12 Tokoh Minta Aturan Ambang Batas Presiden Dibatalkan

Karena bertentangan dengan Pasal 6A dan Pasal 28D ayat (1) UUD Tahun 1945.

Oleh:
Mochamad Januar Rizki
Bacaan 2 Menit
Gedung Mahkamah Konstitusi Republik Indonesia. Foto: RES
Gedung Mahkamah Konstitusi Republik Indonesia.
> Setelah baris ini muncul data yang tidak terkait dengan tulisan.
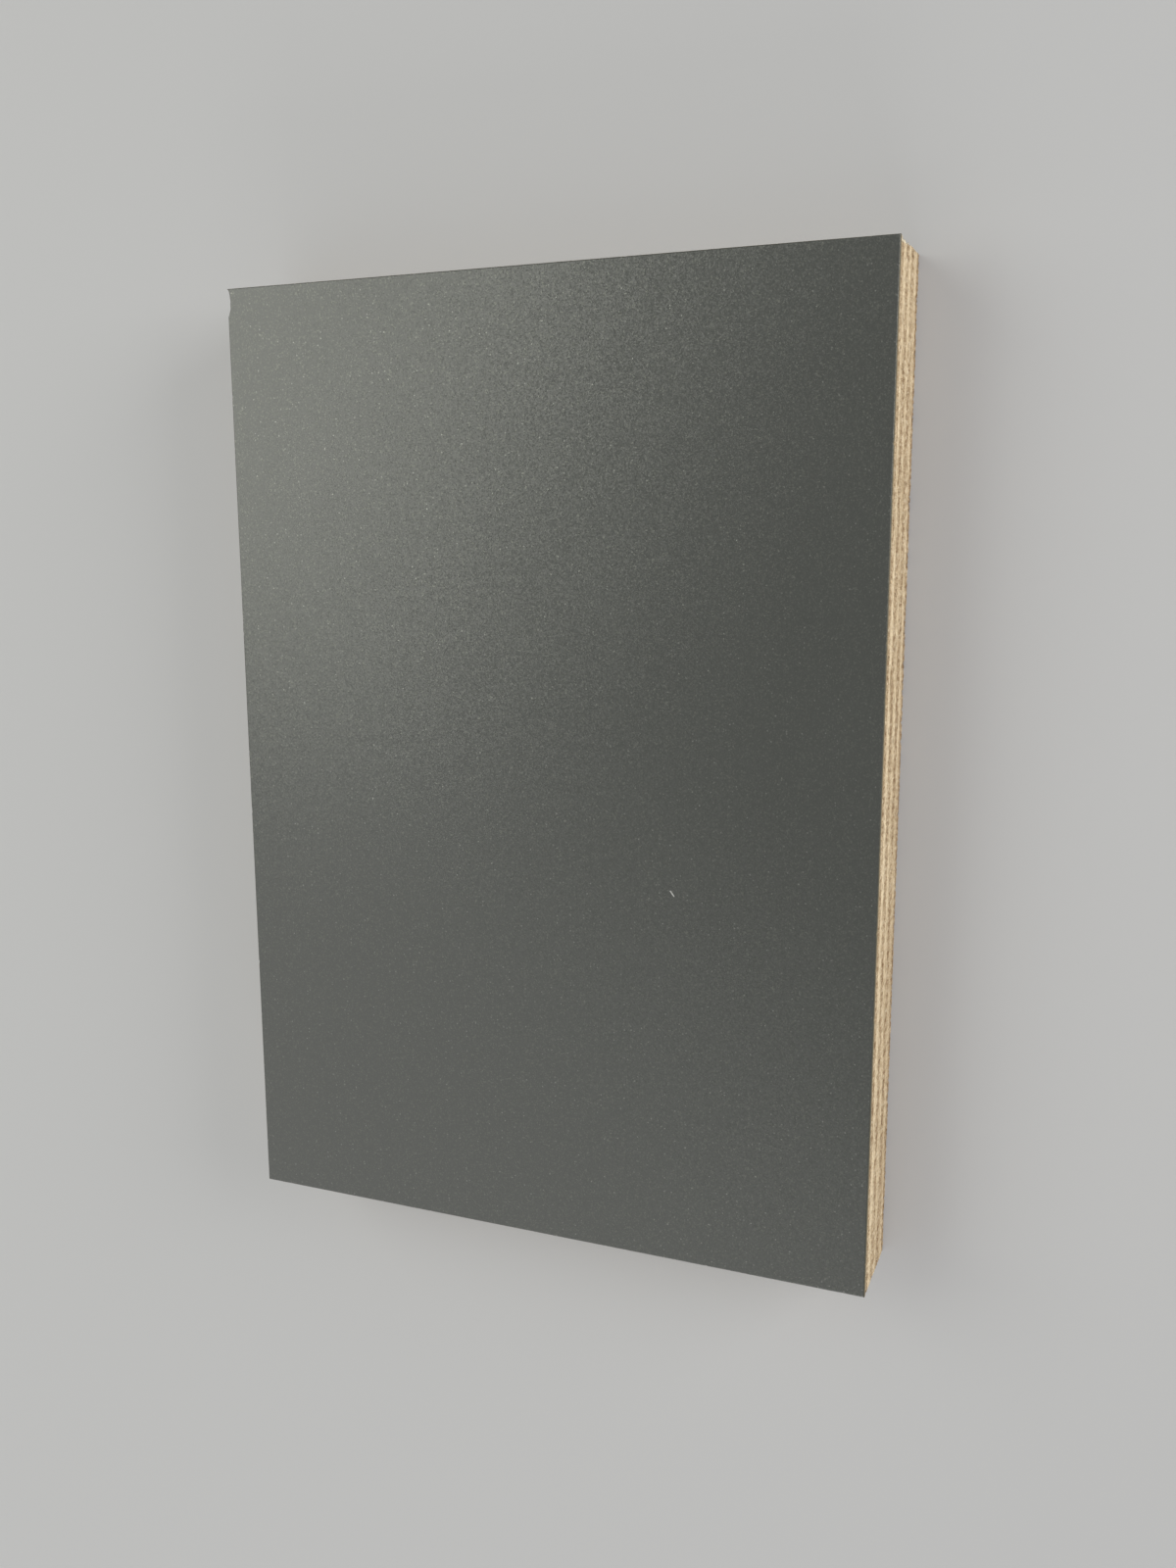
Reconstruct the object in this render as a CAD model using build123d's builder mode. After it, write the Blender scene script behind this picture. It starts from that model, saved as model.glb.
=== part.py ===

Foto: RES

Sebanyak 12 tokoh masyarakat yang dikuasakan melalui Indrayana Centre for Government Constitution and Society (Integrity) mendaftarkan kembali uji materi Pasal 222  UU No. 7 Tahun 2017 tentang Pemilihan Umum terkait ambang batas pencalonan presiden ke Mahkamah Konstitusi (MK). Berkas permohonan uji materi tersebut diserahkan ke MK yang diwakili salah satu pemohon, mantan Komisioner Komisi Pemilihan Umum (KPU) Hadar Nafis Gumay.

 

"Tadi sudah menyerahkan dokumen fisik dan bukti-bukti permohonan, sesegera mungkin setelah MK kembali buka setelah libur Lebaran 2018," kata Hadar di Gedung MK Jakarta, Kamis (21/6/2018) seperti dikutip Antara. Baca Juga: Aktivis Pemilu Turut Gugat Ambang Batas Pencalonan Presiden

 

Pasal 222 UU Pemilu menyebutkan “Pasangan Calon diusulkan oleh Partai Politik atau Gabungan Partai Politik Peserta Pemilu yang memenuhi persyaratan perolehan kursi paling sedikit 20% (dua puluh persen) dari jumlah kursi DPR atau memperoleh 25% (dua puluh lima persen) dari suara sah secara nasional pada Pemilu anggota DPR sebelumnya.”

 

Sebelumnya, permohonan uji materi ini telah didaftarkan ke MK secara daring atau online pada Selasa 13 Juni 2018 lalu. Adapun 12 tokoh yang tercatat sebagai pemohon yakni mantan pimpinan KPK Busyro Muqoddas, mantan Menteri Keuangan M. Chatib Basri, mantan pimpinan KPU Hadar Nafis Gumay, mantan pimpinan KPK Bambang Widjojanto. 

 

Lalu, Direktur PuSaKo Universitas Andalas Feri Amsari, sutradara film Angga Dwimas Sasongko, Ketua Umum Pengurus Pusat Pemuda Muhammadiyah Dahnil Anzar Simanjuntak, Direktur Perludem Titi Anggraini, Hasan Yahya (profesional). Dan tiga orang akademisi yakni Faisal Basri, Rocky Gerung, dan Robertus Robert.

 

Hadar mengatakan para pemohon berpendapat Pasal 222 UU Pemilu bertentangan dengan Pasal 6A ayat (5) UUD Tahun 1945 yang hanya mendelegasikan pengaturan tata cara pencalonan presiden terhadap UU di bawahnya. Karena itu, Pasal 222 UU Pemilu seharusnya dihapus atau dibatalkan karena bertentangan dengan Pasal 6A dan Pasal 28D ayat (1) UUD Tahun 1945.   

 

"Pengaturan delegasi persyaratan capres ada pada Pasal 6 ayat (2) UUD 1945 dan tidak terkait pengusulan capres oleh parpol, sehingga Pasal 222 UU Pemilu yang mengatur syarat capres oleh parpol bertentangan dengan Pasal 6 ayat (2) UUD 1945," kata Hadar.